27th July 1912 The Hinkley Times reported;
'Mr Gustav Hamel, the famous aviator, brought his aeroplane to the Outwoods and gave a demonstration of powered flight. This would have been the first time that most Hinckley people had witnessed a motorised aeroplane.
'The aeroplane flew over Burbage and Sketchley. Many people in Mount Road saw the plane as it flew low over their heads. A mishap at the conclusion of the flight made any further flying that day impossible.'[ii]
Further reportage appears in the history of Hedon Airfield at Bradford, Yorkshire. As he was the first to fly from there on Friday 1st August 1913[iii]
Sadly he disappeared over the channel on 23rd May 1914 while returning from Paris in a new 80hp Morane-Saulnier monoplane he had just collected. At this time of high international tension, there was speculation that he might have been the victim of sabotage, but no trace was ever found and the story faded with his memory.
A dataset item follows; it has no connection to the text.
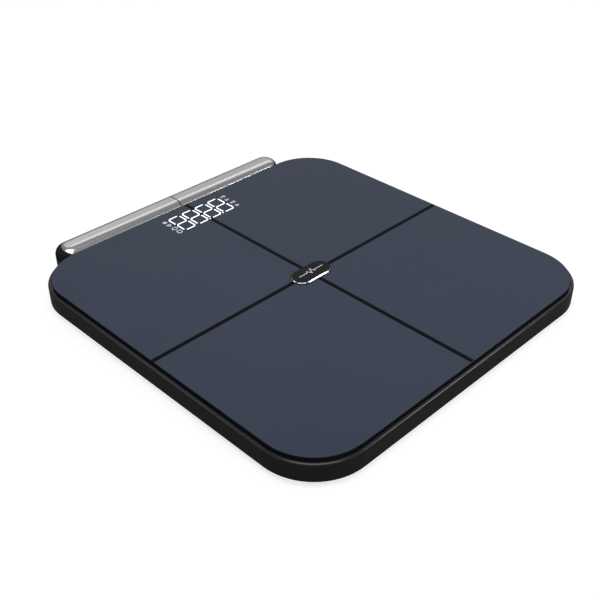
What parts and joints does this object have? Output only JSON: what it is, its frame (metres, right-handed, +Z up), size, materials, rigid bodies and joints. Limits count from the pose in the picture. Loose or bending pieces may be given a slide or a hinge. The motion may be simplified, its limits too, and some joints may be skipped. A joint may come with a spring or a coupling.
{
  "type": "bathroom scale",
  "caption": "Square glass-topped electronic bathroom scale with foot electrodes, lit figures and a lift-off grip bar on a spring-wound lead behind it.",
  "frame": {"origin": "middle of the whole object's base, on the floor under the feet", "axes": "+Z up, +Y from the user towards the grip bar, +X to the reader's right"},
  "size_m": [0.306, 0.3294, 0.0239],
  "materials": {
    "platform_glass": "tinted float glass, polished edge",
    "electrode_coating": "slate blue conductive coating, satin",
    "divider_print": "black ink behind glass",
    "foam_tape": "black foam",
    "badge_chrome": "polished",
    "badge_black": "piano black",
    "badge_silver": "satin print",
    "display_white": "lit white",
    "icon_white": "dimly lit white",
    "lightbox_white": "moulded",
    "circuit_board": "solder resist",
    "chip_black": "moulded",
    "housing_black": "fine moulded texture",
    "base_black": "moulded texture",
    "handle_black": "satin moulded",
    "grip_steel": "brushed lengthwise",
    "foot_rubber": "matte",
    "foot_plastic": "moulded",
    "cell_steel": "stamped",
    "sealant": "white silicone",
    "screw_steel": "zinc plated",
    "battery_skin": "plain printed sleeve",
    "contact_nickel": "nickel plated",
    "lead_black": "PVC sheath",
    "reel_plastic": "acetal",
    "lead_grommet_rubber": "soft",
    "axle_steel": "ground"
  },
  "bodies": {
    "base": {"glass_platform": "platform_glass", "electrode_front_left": "electrode_coating", "electrode_front_right": "electrode_coating", "electrode_rear_left": "electrode_coating", "electrode_rear_right": "electrode_coating", "divider_print": "divider_print", "glass_tape": "foam_tape", "badge_rim": "badge_chrome", "badge_plate": "badge_black", "badge_mark": "badge_silver", "display_digits": "display_white", "display_icons": "icon_white", "display_lightbox": "lightbox_white", "display_board": "circuit_board", "main_board": "circuit_board", "board_parts": "chip_black", "button_switch": "chip_black", "frame": "housing_black", "rear_dock": "housing_black", "base_cover": "base_black", "battery_bay": "base_black", "foot_pad_front_left": "foot_rubber", "foot_pad_front_right": "foot_rubber", "foot_pad_rear_left": "foot_rubber", "foot_pad_rear_right": "foot_rubber", "foot_cup_front_left": "foot_plastic", "foot_cup_front_right": "foot_plastic", "foot_cup_rear_left": "foot_plastic", "foot_cup_rear_right": "foot_plastic", "load_cell_front_left": "cell_steel", "load_cell_front_right": "cell_steel", "load_cell_rear_left": "cell_steel", "load_cell_rear_right": "cell_steel", "strain_gauges": "sealant", "cover_screws": "screw_steel", "board_screws": "screw_steel", "dock_screws": "screw_steel", "batteries": "battery_skin", "battery_contacts": "contact_nickel", "cell_leads": "lead_black", "lead_run": "lead_black", "reel_case": "reel_plastic", "reel_cover": "reel_plastic", "lead_guide": "reel_plastic", "lead_grommet": "lead_grommet_rubber", "reel_axle": "axle_steel"},
    "handle": {"handle_top": "handle_black", "handle_bottom": "handle_black", "grip_electrode_left": "grip_steel", "grip_electrode_right": "grip_steel", "finger_electrode_left": "grip_steel", "finger_electrode_right": "grip_steel", "lead_anchor": "reel_plastic", "handle_board": "circuit_board", "lead_riser": "lead_black"},
    "reel": {"reel_drum": "reel_plastic", "reel_spring": "axle_steel", "lead_winding": "lead_black"},
    "battery_door": {"battery_door": "base_black"},
    "unit_button": {"unit_button": "base_black"}
  },
  "joints": [
    {"name": "handle_lift", "type": "slide", "parent": "base", "child": "handle", "axis": [0, 0, 1], "range_m": [0, 0.9], "deforming": ["lead_riser"]},
    {"name": "reel_spin", "type": "hinge", "parent": "base", "child": "reel", "pos_m": [-0.021, 0.0683, 0.012], "axis": [0, 0, 1], "range_deg": [0, 2720]},
    {"name": "door_swing", "type": "hinge", "parent": "base", "child": "battery_door", "pos_m": [-0.04, -0.05, 0.0062], "axis": [1, 0, 0], "range_deg": [0, 95]},
    {"name": "unit_press", "type": "slide", "parent": "base", "child": "unit_button", "axis": [0, 0, 1], "range_m": [0, 0.0008], "stiffness_N_per_m": 400, "springref_m": -0.001}
  ],
  "couplings": [
    {"joint": "reel_spin", "follows": "handle_lift", "rad_per_m": 52.632}
  ]
}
Gustav's contribution to flying did not end with his death, a postcript was the posthumous publication of a seminal co-authored book on flying.[iv]
- [i] David Oliver. Hendon Aerodrome -A History-. Airlife Publishing Ltd. 1994
- [ii] http://www.hinckley-times.co.uk/htm/history/1910.htm
- [iii] http://yorkshirepride.portland.co.uk/hedon/page1.shtml
- [iv] Flying; some practical experiences by Gustav Hamel and Charles C. Turner, London, New York [etc.] Longmans, Green and Co., 1914. xii, 341 p
I was also pleased to receive from its author a copy of the article, Gustav Hamel: Airmail Pioneer by Michael E. Hamel-Green, published in Aviation Quarterly 6:3, 1980, p224-259. Michael is a great nephew of Gustav Hamel and has written an excellent biographical piece with many illustrations.
Ralph Cooper also has a page on Gustav Hamel on his Early Birds of Aviation site.